Along with future sessions, this course will accrue credit toward a University of Pennsylvania Executive Certificate in High Impact Philanthropy.
THE PHILANTHROPY ECOSYSTEM
Our field is exploding with new affinity groups, advocacy groups, peer and external assessment organizations, regional and international associations, and re-branded older groups. This session will unpack this increasingly crowded space and inscrutable acronyms. Learn how you can identify like-minded funders and the latest state of art for your own funding interests.
PHILANTHRO-ETHICS: POWER, ETHICS, AND BEST PRACTICES
Doing the right thing when you have power and money is harder than it seems. This session will help you to anticipate the ethical pitfalls that emerge in grantmaking and consider how following best practices and applying the “conscious use of self” can help you avoid them. Dive into case studies that explore conflict of interest, compensation, board composition, funder behavior, the implications of the power of the funder, equitability and social justice.
OVERVIEW OF PHILANTHROPY AND NONPROFIT LAW
The American legal system sets significantly different rules for Not For Profit organizations and Private Foundations. What are your grantees’ responsibilities and what are yours? For private foundations, the penalties for violating the law can jeopardize the existence of your foundation and put board members at risk. Moreover, laws regarding NGO registration and accountability in other countries vary widely. Expenditure responsibility applies for domestic and international grantmaking but the 501(c) 3 designation can streamline the process, What does this mean for your grantmaking?
- Establishing a culture, mission, and focus
- Classic grantmaking approaches and analysis
- Alternative models 1: Start ups, Arts, etc.
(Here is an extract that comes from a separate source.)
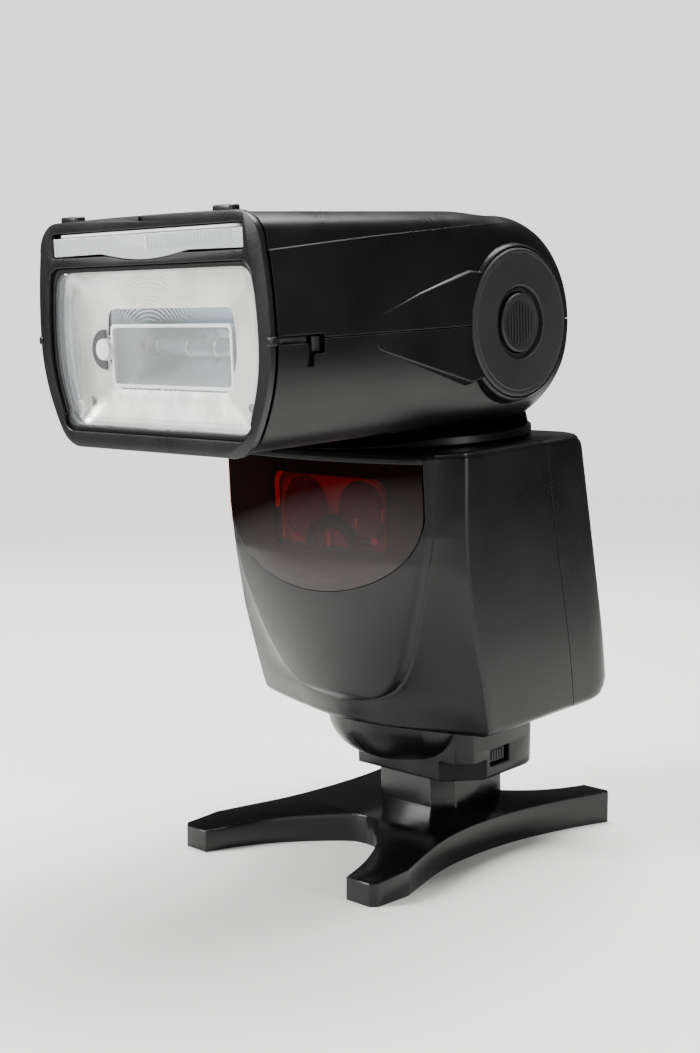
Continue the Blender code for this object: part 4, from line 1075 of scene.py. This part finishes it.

- Alternative models 2: Impact, hybrid, multi-sector
EVALUATION: WHAT EVERY FUNDER SHOULD KNOW ABOUT PROGRAM EVALUATION
Program evaluation is a powerful tool for gaining insight into needs, improving programs, and documenting impact. But to reap these benefits you need to know what you want and how to get it from evaluation. What is the difference between monitoring and evaluation? Is establishing metrics the only way to get actionable data? When is the right time to start evaluating? This session will equip you with a clear framework for making good decisions about how to use evaluation to support your philanthropic goals.
ALIGNING INVESTMENT AND SPENDING POLICIES
Good governance, to say nothing of US law, requires that every foundation have a board approved investment policy. To achieve maximum impact with those dollars, that policy should reflect the desired values and goals of what the foundation hopes to achieve with its dollars. This session will present how investment policies to achieve perpetuity have traditionally been set. It will also show how one established an investment policy for spend-out, how one can use various values screens and vehicles to more closely align the full scope of foundation assets. While this session will use a private foundation model as the basis of the discussion, the principles apply for individuals, trusts, and many donor advised fund strategies as well.
Trustees, principals, and family members who are involved in philanthropy must establish policies – some mandated by the law, others mandated by good governance. In the philanthropy world, especially in family philanthropy, everything can be experienced as personal. Therefore, while true for all organizations, there is particular value in proactively establishing policies regarding spending, compensation, conflict of interest, term limits, succession, board composition, data retention, whistle blower, and more – as early as possible. This module will review those policies covered earlier in the week, add those that are legally mandated, and recommend processes for establishing them as painlessly and productively as possible.
Every grant has an end, even if it is to renew. This session will help funders establish constructive guidelines for exit strategies for a variety of circumstances and will serve to complete the funding cycle process of the week.
Each participant will be invited to present or propose a case challenge from his/her own work for class review or discussion. These can be presented anonymously if desired. These conversations will provide an opportunity for very personalized take-aways from the week’s curriculum.